■ Records for the exercise ■
# # # # # # #
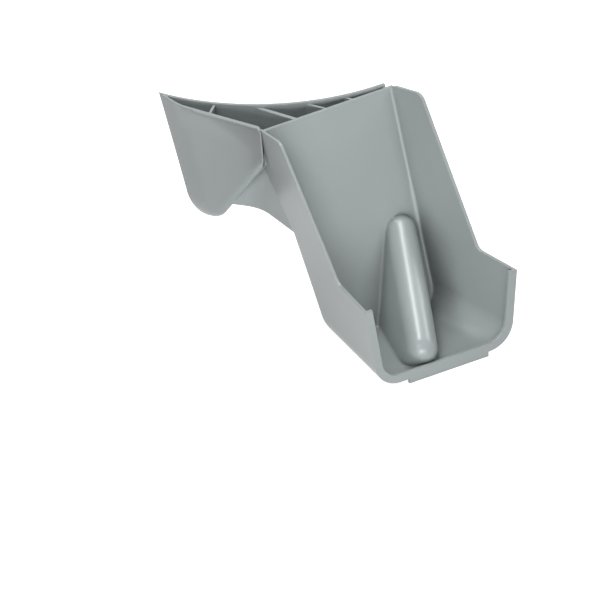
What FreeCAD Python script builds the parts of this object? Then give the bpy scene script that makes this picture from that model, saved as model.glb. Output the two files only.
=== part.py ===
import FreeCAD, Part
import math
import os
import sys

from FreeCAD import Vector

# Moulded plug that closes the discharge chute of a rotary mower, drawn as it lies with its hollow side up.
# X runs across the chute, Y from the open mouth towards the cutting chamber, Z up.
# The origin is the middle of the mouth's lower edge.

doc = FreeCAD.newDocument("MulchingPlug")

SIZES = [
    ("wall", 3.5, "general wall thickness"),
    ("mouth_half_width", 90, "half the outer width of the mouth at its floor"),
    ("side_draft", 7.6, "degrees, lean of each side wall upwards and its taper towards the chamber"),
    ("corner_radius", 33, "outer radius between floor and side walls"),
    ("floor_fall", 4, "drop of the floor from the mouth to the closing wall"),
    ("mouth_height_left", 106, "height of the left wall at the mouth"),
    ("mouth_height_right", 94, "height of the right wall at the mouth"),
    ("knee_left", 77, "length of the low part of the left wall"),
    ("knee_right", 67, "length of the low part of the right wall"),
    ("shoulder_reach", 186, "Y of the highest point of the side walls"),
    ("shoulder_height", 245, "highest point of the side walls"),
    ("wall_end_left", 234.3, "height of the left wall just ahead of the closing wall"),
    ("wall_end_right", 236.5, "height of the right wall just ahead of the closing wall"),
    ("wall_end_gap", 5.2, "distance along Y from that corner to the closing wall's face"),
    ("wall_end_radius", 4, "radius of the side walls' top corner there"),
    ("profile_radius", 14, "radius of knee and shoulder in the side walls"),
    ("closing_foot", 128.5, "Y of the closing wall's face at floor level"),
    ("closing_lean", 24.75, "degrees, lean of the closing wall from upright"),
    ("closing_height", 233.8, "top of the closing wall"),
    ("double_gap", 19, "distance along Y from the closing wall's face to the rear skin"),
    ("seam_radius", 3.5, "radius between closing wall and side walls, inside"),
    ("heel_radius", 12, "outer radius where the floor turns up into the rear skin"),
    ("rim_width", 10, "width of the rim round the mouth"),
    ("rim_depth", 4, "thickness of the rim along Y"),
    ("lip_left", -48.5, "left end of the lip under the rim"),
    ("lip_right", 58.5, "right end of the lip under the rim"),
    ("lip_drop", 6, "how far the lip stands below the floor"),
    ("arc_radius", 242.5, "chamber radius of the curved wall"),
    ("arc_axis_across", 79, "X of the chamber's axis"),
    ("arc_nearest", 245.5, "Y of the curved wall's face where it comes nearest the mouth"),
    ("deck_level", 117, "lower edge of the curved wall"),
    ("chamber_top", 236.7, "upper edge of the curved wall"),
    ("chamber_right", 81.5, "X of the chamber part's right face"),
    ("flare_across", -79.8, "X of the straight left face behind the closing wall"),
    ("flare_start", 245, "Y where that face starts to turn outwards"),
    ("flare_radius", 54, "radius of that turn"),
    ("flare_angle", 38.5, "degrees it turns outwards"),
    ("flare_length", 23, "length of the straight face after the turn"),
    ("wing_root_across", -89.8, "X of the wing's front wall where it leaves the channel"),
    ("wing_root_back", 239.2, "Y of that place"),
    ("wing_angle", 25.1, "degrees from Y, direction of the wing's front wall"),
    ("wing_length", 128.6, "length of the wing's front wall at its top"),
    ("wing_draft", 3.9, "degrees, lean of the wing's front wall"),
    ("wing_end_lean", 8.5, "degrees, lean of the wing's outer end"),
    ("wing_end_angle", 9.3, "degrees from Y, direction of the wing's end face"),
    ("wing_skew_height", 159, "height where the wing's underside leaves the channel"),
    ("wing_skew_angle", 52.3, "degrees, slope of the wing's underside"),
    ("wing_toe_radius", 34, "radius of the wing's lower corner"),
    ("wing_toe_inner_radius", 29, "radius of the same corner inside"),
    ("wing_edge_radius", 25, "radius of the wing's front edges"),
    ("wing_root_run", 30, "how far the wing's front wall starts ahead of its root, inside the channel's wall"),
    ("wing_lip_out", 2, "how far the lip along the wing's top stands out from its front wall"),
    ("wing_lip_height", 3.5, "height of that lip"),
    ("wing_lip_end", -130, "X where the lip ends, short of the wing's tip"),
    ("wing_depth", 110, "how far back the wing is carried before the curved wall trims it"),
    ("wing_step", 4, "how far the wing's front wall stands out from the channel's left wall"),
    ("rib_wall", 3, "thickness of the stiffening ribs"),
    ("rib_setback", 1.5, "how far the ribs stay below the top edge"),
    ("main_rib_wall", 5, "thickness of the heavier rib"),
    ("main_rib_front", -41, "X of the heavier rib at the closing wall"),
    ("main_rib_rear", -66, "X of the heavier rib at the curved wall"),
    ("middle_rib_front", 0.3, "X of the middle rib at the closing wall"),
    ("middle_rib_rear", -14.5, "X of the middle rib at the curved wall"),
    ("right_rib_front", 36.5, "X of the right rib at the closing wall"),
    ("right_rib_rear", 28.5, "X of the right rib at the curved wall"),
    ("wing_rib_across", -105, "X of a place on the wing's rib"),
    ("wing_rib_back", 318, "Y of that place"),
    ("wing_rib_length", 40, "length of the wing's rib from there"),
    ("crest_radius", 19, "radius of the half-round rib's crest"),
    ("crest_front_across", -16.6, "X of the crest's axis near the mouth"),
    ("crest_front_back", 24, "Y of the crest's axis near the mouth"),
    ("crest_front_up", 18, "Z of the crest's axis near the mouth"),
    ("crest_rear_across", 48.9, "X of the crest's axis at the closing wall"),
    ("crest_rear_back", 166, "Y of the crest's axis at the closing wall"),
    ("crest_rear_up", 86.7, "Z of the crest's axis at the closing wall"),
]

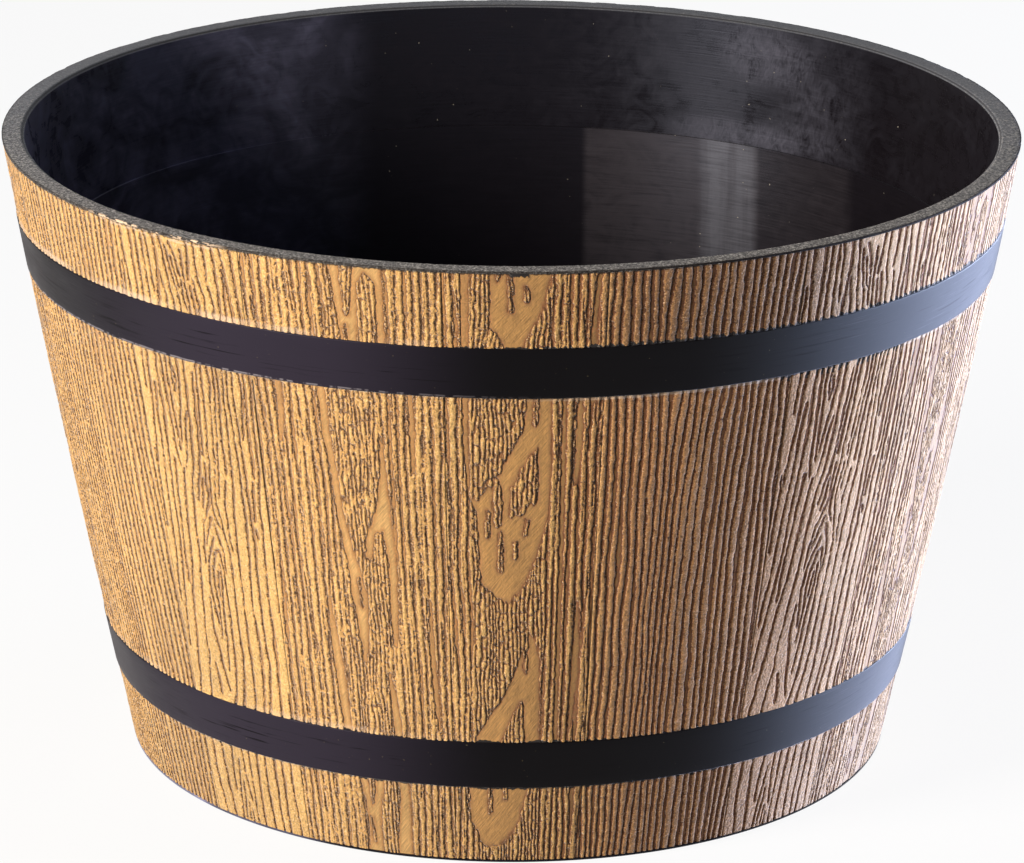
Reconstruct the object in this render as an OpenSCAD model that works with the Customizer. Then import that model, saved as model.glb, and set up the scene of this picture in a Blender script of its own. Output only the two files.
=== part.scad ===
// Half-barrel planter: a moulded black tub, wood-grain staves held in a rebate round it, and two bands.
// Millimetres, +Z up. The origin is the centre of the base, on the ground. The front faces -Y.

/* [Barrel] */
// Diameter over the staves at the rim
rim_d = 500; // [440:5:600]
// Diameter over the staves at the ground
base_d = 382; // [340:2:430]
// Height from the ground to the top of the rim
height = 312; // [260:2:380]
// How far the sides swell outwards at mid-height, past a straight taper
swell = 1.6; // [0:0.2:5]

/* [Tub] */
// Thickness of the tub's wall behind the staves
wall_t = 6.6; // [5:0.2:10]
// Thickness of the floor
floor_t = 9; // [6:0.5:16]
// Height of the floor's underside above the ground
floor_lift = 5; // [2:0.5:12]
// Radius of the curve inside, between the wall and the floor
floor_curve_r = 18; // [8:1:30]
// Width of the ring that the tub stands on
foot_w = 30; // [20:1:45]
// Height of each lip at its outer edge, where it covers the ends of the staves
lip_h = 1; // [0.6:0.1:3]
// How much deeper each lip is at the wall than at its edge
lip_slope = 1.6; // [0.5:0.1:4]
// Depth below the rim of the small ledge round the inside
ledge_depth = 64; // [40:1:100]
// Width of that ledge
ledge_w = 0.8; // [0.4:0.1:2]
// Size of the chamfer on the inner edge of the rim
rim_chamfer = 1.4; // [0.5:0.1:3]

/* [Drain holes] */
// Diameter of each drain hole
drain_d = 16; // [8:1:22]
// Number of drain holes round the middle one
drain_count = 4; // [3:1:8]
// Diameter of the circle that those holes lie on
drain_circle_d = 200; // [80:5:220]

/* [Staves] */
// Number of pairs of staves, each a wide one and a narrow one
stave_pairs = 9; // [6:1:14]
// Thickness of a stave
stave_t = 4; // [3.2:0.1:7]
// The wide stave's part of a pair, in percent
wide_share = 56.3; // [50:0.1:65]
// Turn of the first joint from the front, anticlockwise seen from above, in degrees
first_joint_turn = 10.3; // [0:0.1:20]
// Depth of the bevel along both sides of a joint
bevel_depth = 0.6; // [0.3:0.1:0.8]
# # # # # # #
■ Task ■
Pull every line containing the word "saved" out of the entries above.

■ Reply to the task ■
What FreeCAD Python script builds the parts of this object? Then give the bpy scene script that makes this picture from that model, saved as model.glb. Output the two files only.
Reconstruct the object in this render as an OpenSCAD model that works with the Customizer. Then import that model, saved as model.glb, and set up the scene of this picture in a Blender script of its own. Output only the two files.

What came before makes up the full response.